Może i was rozczaruję, ale nie...Lucynka nie spodziewa sie kolejnego dziecka

Chyba xD
Marika zmęczona jak nigdy usnęła jak kłoda.
Ranne pogaduszki z dziadkiem pt: "Co mój dziadek tym razem pisze za książkę?"
No i trojaczki mi urosły - od lewej Teresa, Paula i Diana.
Mała sesyjka z dziewczynkami oraz z Lucyną i Mariką

Tak mnie jakoś naszło hehe.
Wspólne zabawy przy stoliku dla dzieci.
Lucyna gawędzi sobie o dziewczynkach z dziadkiem Orpheusem, którego chyba już żadna ilość wnuków w rodzinie nie zdziwi.

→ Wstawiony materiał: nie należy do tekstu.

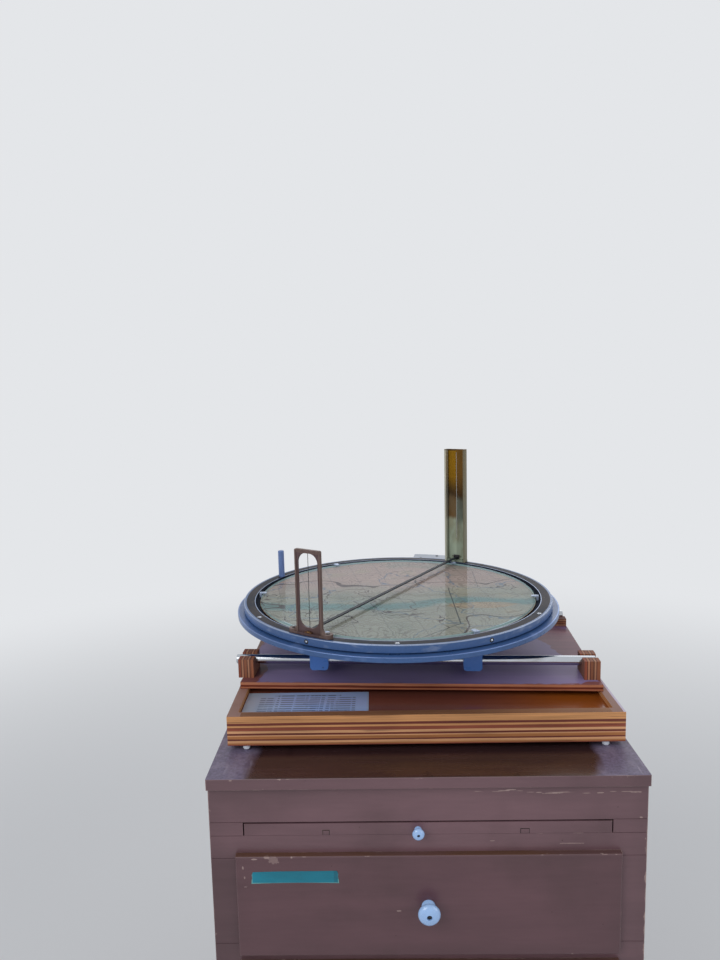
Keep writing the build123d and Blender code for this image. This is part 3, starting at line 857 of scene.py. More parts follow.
def add_label_tape(s):
    """Creased tape on the top drawer, darker at its right end and lifting there."""
    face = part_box("drawer_front_1")[0].y
    left, length, bottom, height = -0.2765, 0.1375, 0.9375, 0.0195
    clear()
    bpy.ops.mesh.primitive_grid_add(x_subdivisions=28, y_subdivisions=4, size=1, location=(0, 0, 0))
    tape = bpy.context.object
    tape.name = "label_tape"
    bpy.ops.object.mode_set(mode="EDIT")
    shape = bmesh.from_edit_mesh(tape.data)
    for vertex in shape.verts:
        u, v = vertex.co.x + 0.5, vertex.co.y + 0.5
        ragged = 0.0012 * math.sin(37 * v) * (1 if u > 0.5 else -1) if u in (0.0, 1.0) else 0.0
        x = left + length * u + ragged + 0.004 * v * (0.5 - u)
        z = bottom + height * v + 0.0045 * max(0.0, u - 0.72) * v + 0.0012 * math.sin(3 * u)
        lift = 0.00025 + 0.0005 * max(0.0, u - 0.95) * 10
        vertex.co = (x, face - lift, z)
    bmesh.update_edit_mesh(tape.data)
    bpy.ops.mesh.select_all(action="SELECT")
    bpy.ops.mesh.extrude_region_move(TRANSFORM_OT_translate={"value": (0, 0.00024, 0)})
    settle(tape)
    f = Finish("label_tape_film")
    streak = f.noise(40.0, 4.0, (0.3, 1, 1))
    x, _, z = f.split()
    outline = (x - left).least(left + length - x).least(z - bottom + 0.0003).below(0.0012, 0.0022)
    colour = f.coats(
        f.shade(s.tape, streak, 0.78, 1.2),
        (x.above(-0.148, -0.146) * 0.35, tint(12, 66, 80)),
        (outline * streak.above(0.4, 0.55) * 0.7, tint(128, 184, 176)),
    )
    film = f.skin(colour, 0.4 + (streak - 0.5) * 0.3, (streak, 0.2, 0.0004))
    hand_over(tape, film, "drawer_1", "cabinet_paint")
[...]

No i teraz zobaczmy co tam u Yvette - okazało się, że przygarnęli małego psiaka - Kapsla. Naszej pani laborantce bardzo brakowało Brutusa, więc się zdecydowała na kolejnego czworonoga.
W pracy i w domu Yvette nie miała lekko, ciągle coś majsterkowała, naprawiała i przerabiała, a także rozwijała wędkowanie.

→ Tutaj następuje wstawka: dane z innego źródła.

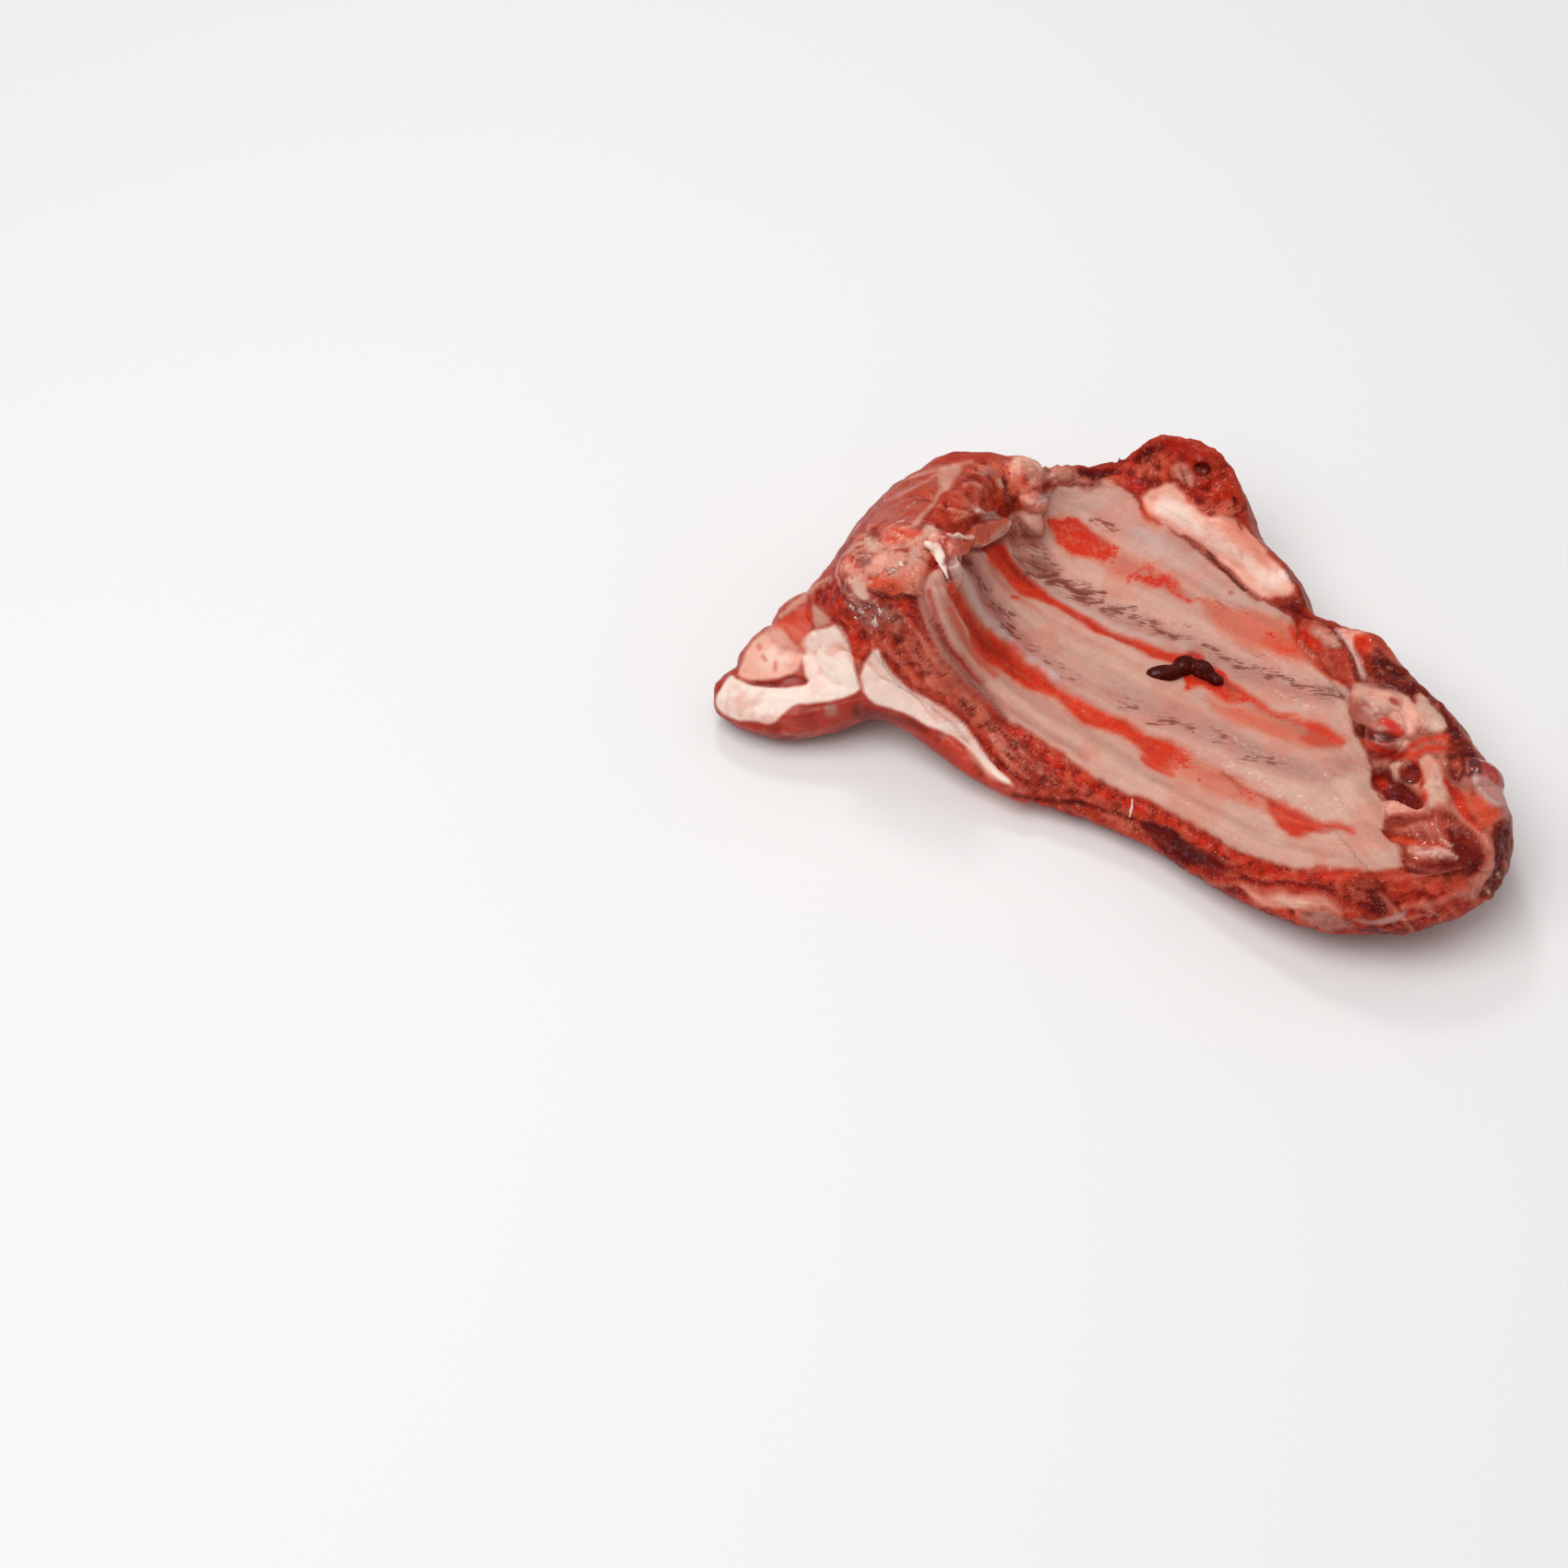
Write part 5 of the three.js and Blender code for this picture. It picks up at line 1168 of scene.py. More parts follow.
def breast_strokes():
    """The breast end: dark muscle in pockets between knobs of fat and gristle, under a dark rim."""
    return (
        Stroke(BREAST_END, "fascia", 1.0, soft=4, lift=0.2, grain=0.5, wet=0.8, lining=0.0, fat=0.2),
        Stroke(BREAST_RIM, "meat_dark", 1.0, soft=3.5, ragged=4, lift=0.2, grain=0.9, fat=0.0, wet=0.6),
        Stroke(RIM_BLACK, "maroon_deep", 0.85, soft=5, ragged=5),
        Stroke(RIM_BLACK_LOW, "maroon_deep", 0.8, soft=4, ragged=4),
        Stroke(RIM_GREY, "meat_brown", 0.7, soft=3, ragged=3),
        *strokes_along(RIM_GLINTS, "fascia", 0.8, 1.6, wet=1.0),
        Stroke(PALE_FLAP, "fat_pink", 0.95, soft=2.5, ragged=2, lift=0.3, fat=0.6),
        Stroke(BREAST_RED_TAG, "stripe_red", 0.95, soft=3, ragged=3, wet=1.0),
        Stroke(FLAP_DARK_EDGE, "meat_maroon", 0.85, wide=1.6, soft=2, ragged=1.5, lift=-0.5),
        Stroke(FLAP_EDGE, "lilac", 0.8, wide=2.0, soft=2, ragged=1.5, lift=0.8),
        Stroke(BREAST_PALE, "fat_pink", 0.9, soft=4, ragged=4, lift=0.5, fat=0.6, grain=0.3),
        Stroke(PALE_KNOB, "lining_pale", 0.9, soft=3, ragged=3, lift=0.5),
        Stroke(ORANGE_KNOB, "fat_cream", 0.8, soft=3, ragged=3, lift=0.7),
        Stroke(BREAST_WHITE, "lining_low", 0.95, soft=3, ragged=3, lift=0.7, fat=0.8),
        Stroke(WHITE_SHINE, "fat_and_glint_white", 0.5, soft=4, wet=1.0),
        Stroke(BREAST_DOT, "stripe_deep", 0.85, soft=2.5, ragged=2, lift=-0.6),
        Stroke(BREAST_ORANGE, "orange_red", 1.0, soft=2.5, ragged=2.5, lift=0.5, wet=1.0),
        Stroke(POCKET_ONE, "meat_dark", 0.85, soft=2.5, ragged=2.5, lift=-1.4, **POCKET),
        Stroke(POCKET_ONE_RED, "orange_red", 0.95, soft=2.5, ragged=3, lift=-0.2, wet=1.0),
        Stroke(CREAM_LUMP, "fat_cream", 0.95, soft=2.5, ragged=2.5, lift=0.9),
        *strokes_along(RED_STRANDS, "stripe_red", 0.85, 3.0, soft=3, ragged=3, lift=0.2),
        Stroke(POCKET_TWO, "meat_maroon", 0.95, soft=2.5, ragged=2.5, lift=-1.6, **POCKET),
        Stroke(POCKET_TWO_RED, "stripe_red", 0.75, soft=3.5, ragged=3),
        Stroke(CREAM_TRIANGLE, "fat_cream", 0.9, soft=2, ragged=2, lift=0.6),
        Stroke(POCKET_THREE, "maroon_deep", 0.9, soft=2.5, ragged=2.5, lift=-0.9, **POCKET),
        *strokes_along(RED_SPECKS, "stripe_red", 0.85, 2.2, soft=2.5, ragged=3),
        Stroke(PALE_BETWEEN, "fat_cream", 0.85, soft=3, ragged=3, lift=0.7, fat=0.5),
        Stroke(RED_RING, "stripe_red", 0.8, soft=2.5, ragged=1.5, lift=-0.3),
        Stroke(PALE_SHELF, "fat_pink", 0.95, soft=2, ragged=2, lift=0.6),
        Stroke(END_MUSCLE, "meat_brown", 0.95, soft=2.5, ragged=2.5, lift=-1.0, **POCKET),
        Stroke(MUSCLE_PINK, "fascia", 0.55, soft=4, ragged=4),
        Stroke(MUSCLE_DARK, "meat_dark", 0.85, soft=5, ragged=4, lift=-0.2),
        *strokes_along(MUSCLE_PALE_LINES, "lining_grey", 0.75, 1.2, soft=1.8, lift=0.3),
        Stroke(MUSCLE_RED, "stripe_orange", 0.9, soft=2.5, ragged=2.5, lift=0.2, wet=1.0),
        Stroke(PALE_LENS, "fat_pink", 0.85, soft=4, ragged=3, lift=0.5),
        # Painted highlight streaks.
        *strokes_along(WET_GLINT_STREAKS, "fat_and_glint_white", 0.85, 1.6, soft=2, ragged=2, wet=1.0, lift=0.3),
        Stroke(RED_CREASE, "stripe_red", 0.7, wide=1.4, soft=2, ragged=2, lift=-0.3),
        Stroke(POCKET_FIVE, "meat_maroon", 0.95, soft=3, ragged=3, lift=-0.5, **POCKET),
        Stroke(FIVE_PALE_LINE, "fascia", 0.8, wide=1.2, soft=1.8, ragged=1.5, lift=0.4),
        Stroke(LOW_MUSCLE, "stripe_deep", 0.8, soft=4, ragged=4, grain=1.0, wet=1.0),
        Stroke(LOW_VIVID, "orange_red", 0.75, soft=5, ragged=5),
        Stroke(BREAST_RED, "stripe_red", 0.95, soft=3, ragged=3, lift=-0.2),
        Stroke(BREAST_ORANGE_LOW, "stripe_orange", 0.8, soft=4, ragged=3),
        Stroke(END_DARK, "meat_dark", 0.95, soft=3.5, ragged=4, lift=0.1, grain=1.0, wet=0.5),
        Stroke(END_BLACK, "maroon_deep", 0.7, soft=5, ragged=4),
        *strokes_along(END_SPOTS, "fat_cream", 0.85, 1.8, soft=2),
        Stroke(JELLY, "jelly", 0.75, soft=2.5, ragged=1.5, lift=0.5, wet=1.0, fat=0.6, grain=0.0),
        # Painted glint along the gristle.
        Stroke(JELLY_GLINT_LINE, "lilac", 0.7, wide=1.4, soft=2, ragged=1.5, lift=0.3),
        Stroke(END_LOW_RED, "meat_red", 0.8, soft=5, ragged=5),
        *strokes_along(LOW_FIBRES, "fat_pink", 0.6, 1.2, soft=2, ragged=2, lift=0.3),
        Stroke(WALL_LILAC, "jelly", 0.9, soft=2.5, ragged=2, lift=0.4, lining=0.4, grain=0.1),
        Stroke(FOOT_CORNER, "meat_dark", 0.85, soft=4, ragged=3),
        Stroke(FAT_ARC, "bone_pink", 0.8, wide=2.2, soft=4, ragged=5, lift=0.6, fat=0.3),
        Stroke(END_FOOT, "meat_dark", 0.8, wide=4, soft=4, ragged=3),
        Stroke(END_FOOT_LINE, "maroon_deep", 0.8, wide=2.5, soft=3, ragged=2),
    )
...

Oczywiście miała też doła z powodu wieku, a także opuszczenia niejakiego Narena, który obiecał mieszkać u niej, pomagać dzieciom i się z nią ożenić. No ale...
Mandy była w siódmym niebie - kochała zimę i pstrykała wszędzie zdjęcia.
Łowiła ryby, gdy miała na to ochotę i malowała kolejne obrazy.